What About Rent Relief?
State COVID–19 relief is reportedly off to a slow start with just a fraction of the pot of money disbursed to tenants. So far, reports the LA Times, 63,363 applications have been submitted by tenants and landlords and 116,564 more applications are in the pipeline. That amounts to $428 million of the $1.4 billion in federal money to the state yet only $102 million has been approved.
“If the state and other governmental entities are slow to distribute rent relief, then evictions should not begin,” argues an opinion piece in the LA Times. “The emergency created by COVID–19 isn’t over.”
Still, many eligible tenants have not applied for relief because they wrongly believe there is a blanket moratorium on evictions or they feel their landlord will not grant the 20% forgiven rent, the executive director of the nonprofit Eviction Defense Network told the Times.
The application period has no defined end-date so tenants can still apply at the Housing is Key website.
Time is Short for Action
Clearly landlords are already getting impatient.

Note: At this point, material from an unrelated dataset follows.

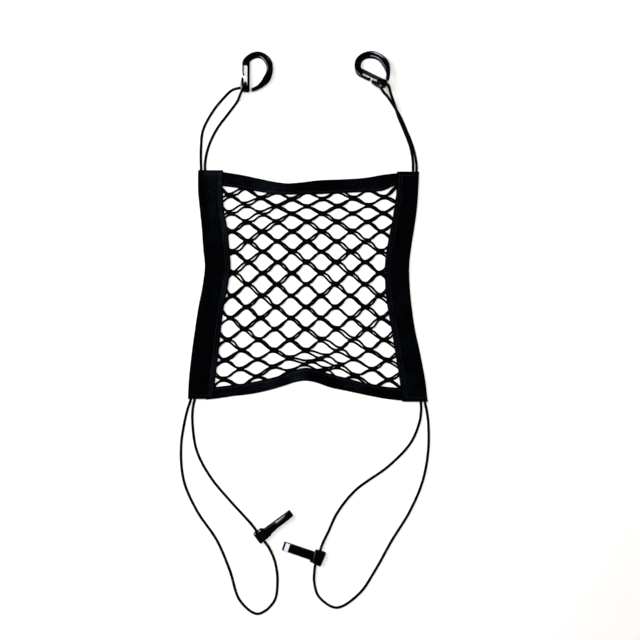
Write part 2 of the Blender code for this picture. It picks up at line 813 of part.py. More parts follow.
def clip(name, spot, home, helpers):
    matrix = clip_matrix(spot)
    lowest = min(corner.y for corner in CLIP_TONGUE)
    drop = 0.0 if spot.on_side else -(spot.block_z / 2 + lowest)
    bm = bmesh.new()
    ring = [bm.verts.new((p.x, -CLIP_STRAP_WIDTH / 2, p.y + drop)) for p in CLIP_TONGUE]
    side = bm.faces.new(ring)
    pushed = bmesh.ops.extrude_face_region(bm, geom=[side])
    far = [item for item in pushed["geom"] if isinstance(item, bmesh.types.BMVert)]
    bmesh.ops.translate(bm, vec=(0, CLIP_STRAP_WIDTH, 0), verts=far)
    bmesh.ops.transform(bm, matrix=matrix, verts=bm.verts)
    made = add_object(name, bm, GLOSS_BLACK, 0.15, False, home)

    block = bmesh.new()
    bmesh.ops.create_cube(block, size=1.0)
    bmesh.ops.scale(block, vec=(CLIP_BLOCK_LENGTH, spot.block_y, spot.block_z), verts=block.verts)
    bmesh.ops.bevel(
        block, geom=block.edges[:], offset=CLIP_EDGE, segments=2, profile=0.5, affect="EDGES"
    )
    bmesh.ops.transform(block, matrix=matrix, verts=block.verts)
    block_object = add_object(name + "_block", block, GLOSS_BLACK, 0.15, False, helpers)

    bore = bmesh.new()
    radius = CORD_HOLE / 2
    length = 2 * max(spot.block_y, spot.block_z)
    bmesh.ops.create_cone(
        bore, cap_ends=True, segments=16, radius1=radius, radius2=radius, depth=length
    )
    turn = Matrix.Identity(4) if spot.on_side else Matrix.Rotation(math.pi / 2, 4, "X")
    along = Matrix.Translation((spot.bore_x, 0, 0))
    bmesh.ops.transform(bore, matrix=matrix @ along @ turn, verts=bore.verts)
    bore_object = add_object(name + "_bore", bore, GLOSS_BLACK, 0.15, False, helpers)

    steps = [(block_object, "UNION"), (bore_object, "DIFFERENCE")]
    if spot.on_side:
        # The side that lies uppermost is open above the cord.
        mouth = bmesh.new()
        bmesh.ops.create_cube(mouth, size=1.0)
        bmesh.ops.scale(mouth, vec=(CLIP_MOUTH, spot.block_y, length), verts=mouth.verts)
        above = Matrix.Translation((spot.bore_x, spot.block_y / 2, 0))
        bmesh.ops.transform(mouth, matrix=matrix @ above, verts=mouth.verts)
        mouth_object = add_object(name + "_mouth", mouth, GLOSS_BLACK, 0.15, False, helpers)
        steps.append((mouth_object, "DIFFERENCE"))
    for helper, operation in steps:
        helper.hide_render = True
        helper.display_type = "WIRE"
        step = made.modifiers.new(helper.name, "BOOLEAN")
        step.operation = operation
        step.solver = "EXACT"
        step.object = helper
    return made


clear_scene()
parts = new_collection("cargo_net")
cutters = new_collection("cutters", is_helper=True)

side_band("side_band_left", LEFT_BAND, left_outer, left_inner, parts)
side_band("side_band_right", RIGHT_BAND, right_outer, right_inner, parts)
end_band("top_band", top_outer, top_inner, parts)
end_band("bottom_band", bottom_outer, bottom_inner, parts)
net_layer("net_back", BACK_LAYER, parts)
net_layer("net_front", FRONT_LAYER, parts)
hook("hook_left", LEFT_HOOK, parts)
hook("hook_right", RIGHT_HOOK, parts)
clip("toggle_left", LEFT_CLIP, parts, cutters)
clip("toggle_right", RIGHT_CLIP, parts, cutters)
left_turn = LEFT_HOOK_IN + HOOK_TURN + LEFT_HOOK_OUT
right_turn = RIGHT_HOOK_IN + HOOK_TURN + RIGHT_HOOK_OUT
hook_cord("cord_top_left", TOP_LEFT_OUT, left_turn, TOP_LEFT_BACK, LEFT_HOOK, parts)
hook_cord("cord_top_right", TOP_RIGHT_OUT, right_turn, TOP_RIGHT_BACK, RIGHT_HOOK, parts)
cord("cord_bottom_left", stops(BOTTOM_LEFT_LOOP), (0, 0), parts)
cord("cord_bottom_right", stops(BOTTOM_RIGHT_LOOP), (0, 0), parts)
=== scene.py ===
import math

import bmesh
import bpy
import numpy as np
from mathutils import Matrix, Vector, noise


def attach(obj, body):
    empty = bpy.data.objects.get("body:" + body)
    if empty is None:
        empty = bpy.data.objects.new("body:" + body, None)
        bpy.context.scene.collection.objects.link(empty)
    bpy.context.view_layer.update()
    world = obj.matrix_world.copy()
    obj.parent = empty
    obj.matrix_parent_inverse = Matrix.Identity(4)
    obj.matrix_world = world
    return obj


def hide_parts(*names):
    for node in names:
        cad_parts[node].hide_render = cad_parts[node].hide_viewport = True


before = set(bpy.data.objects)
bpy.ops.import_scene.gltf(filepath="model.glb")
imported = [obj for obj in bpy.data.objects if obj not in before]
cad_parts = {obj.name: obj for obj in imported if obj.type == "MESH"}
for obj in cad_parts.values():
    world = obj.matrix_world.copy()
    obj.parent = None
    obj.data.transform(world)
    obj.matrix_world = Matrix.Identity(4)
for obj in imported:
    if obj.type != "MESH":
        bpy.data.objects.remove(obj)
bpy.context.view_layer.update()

mm = 0.001
unit = 1.2  # the plan tables count in units of 1.2 mm, X to the right and Y down
print("frame loaded:", len(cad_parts), "nodes")


def plan(x, y):
    return (x - 307.8) * unit, (286.1 - y) * unit


def hermite(t, start, leaving, stop, arriving):
    return (
        (1 + 2 * t) * (1 - t) ** 2 * start + t * (1 - t) ** 2 * leaving
        + t * t * (3 - 2 * t) * stop + t * t * (t - 1) * arriving
    )


def through(spots, values):
    # A smooth function through points, level beyond its ends
    order = np.argsort(spots)
    spots = np.asarray(spots, float)[order]
    values = np.asarray(values, float)[order]
    slopes = np.gradient(values, spots)

    def at(where):
        i = np.clip(np.searchsorted(spots, where) - 1, 0, len(spots) - 2)
        step = spots[i + 1] - spots[i]
        t = np.clip((where - spots[i]) / step, 0.0, 1.0)
        return float(hermite(t, values[i], step * slopes[i], values[i + 1], step * slopes[i + 1]))

    return at


def ease(t):
    t = min(max(t, 0.0), 1.0)
    return t * t * (3 - 2 * t)


overhead = {"above": (14.64, -40.68), "height": 2000.0, "lens": 93.75, "sensor": 36.0}


def addCamera():
    lens = bpy.data.cameras.new("overhead")
    lens.lens = overhead["lens"]
    lens.sensor_width = overhead["sensor"]
    camera = bpy.data.objects.new("overhead", lens)
    x, y = overhead["above"]
    camera.location = (x * mm, y * mm, overhead["height"] * mm)
    bpy.context.scene.collection.objects.link(camera)
    bpy.context.scene.camera = camera


addCamera()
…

We heard from the neighbors that the landlord has come calling. “What’s your plan?” the landlord asked. Landlords are also lobbying state legislators to let the state eviction moratorium expire on June 30th. We have no word from Sacramento about whether another rabbit will be pulled out of a hat at the last minute. (It has happened before!)
Time is of the essence. Rents are rising due to optimism about the economy and increased post-pandemic mobility, reports the LA Times. Increased demand and tighter supply can only suggest added pressure on vulnerable tenants to vacate. Property owners are also less likely to work with rent-controlled tenants to avoid eviction, an LA-area organizer told the Times. We are also hearing calls for the right to housing and also right-to-counsel to keep tenants housed. (Tenants who enter eviction proceedings without representation universally fare much worse when facing a landlord armed with an attorney.)
Of course the moratoriums are last-ditch efforts to address a rental affordability problem with deep structural roots that was only compounded by the economic damage wrought by the COVID–19 emergency measures. Not everybody suffered commensurately during the pandemic and not everyone will benefit in the recovery. A little more time with tenant protections in place seems like not too much to ask.